The Fijian curries ($30-37 FJD) are also exemplary and a favorite of the Girl. The prawn and coconut curry in particular is a stand out, with its mild-in-heat but heavy-in-spicing flavor. Another standout on the menu is the Kokoda. Best understood as the Fijian equivalent of ceviche, and available in appetizer and entree sizes ($19-40 FJD), Kokoda is deep water walu fish cured in bush lemon juice and miti (Fiji's coconut based condiment that makes kokoda creamy as opposed to the vinegar bite of ceviche). The Kokoda at Nadina is so good that I stopped eating the version at the resort for fear of ruining the flavor for me.

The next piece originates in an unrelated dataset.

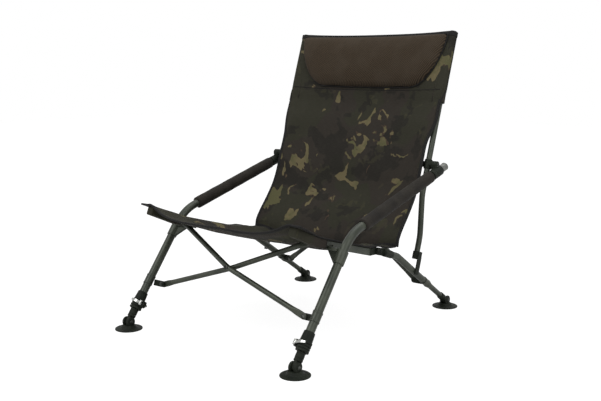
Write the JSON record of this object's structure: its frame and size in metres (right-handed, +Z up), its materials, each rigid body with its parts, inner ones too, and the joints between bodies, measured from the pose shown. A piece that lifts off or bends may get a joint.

The final dish I want to talk about are not only the single best tasting dish of the entire trip, but one of the top 10 best dishes of my entire life: RouRou Balls ($30 FJD). RouRou balls are actually a vegetarian dish that starts with taro leaves torn into small pieces and cooked down for more than an hour before being combined with onion and garlic. The balls are lightly breaded and shallow fried before then being simmered in coconut cream. Earthy, fragrant, garlicky, and sweet from the coconut, the rourou balls are almost a tropical play on a Swedish meatball and so singularly delicious.
Walking out of Nadina for the last time was far more difficult than leaving the lush resort. The incredible food and real comforting warmth of everyone made each visit uniquely special, and the memories of each meal will linger far longer than even the best Fijian sunset. I just hope one day soon I will hear Aggie say "Bula" before welcoming me home again.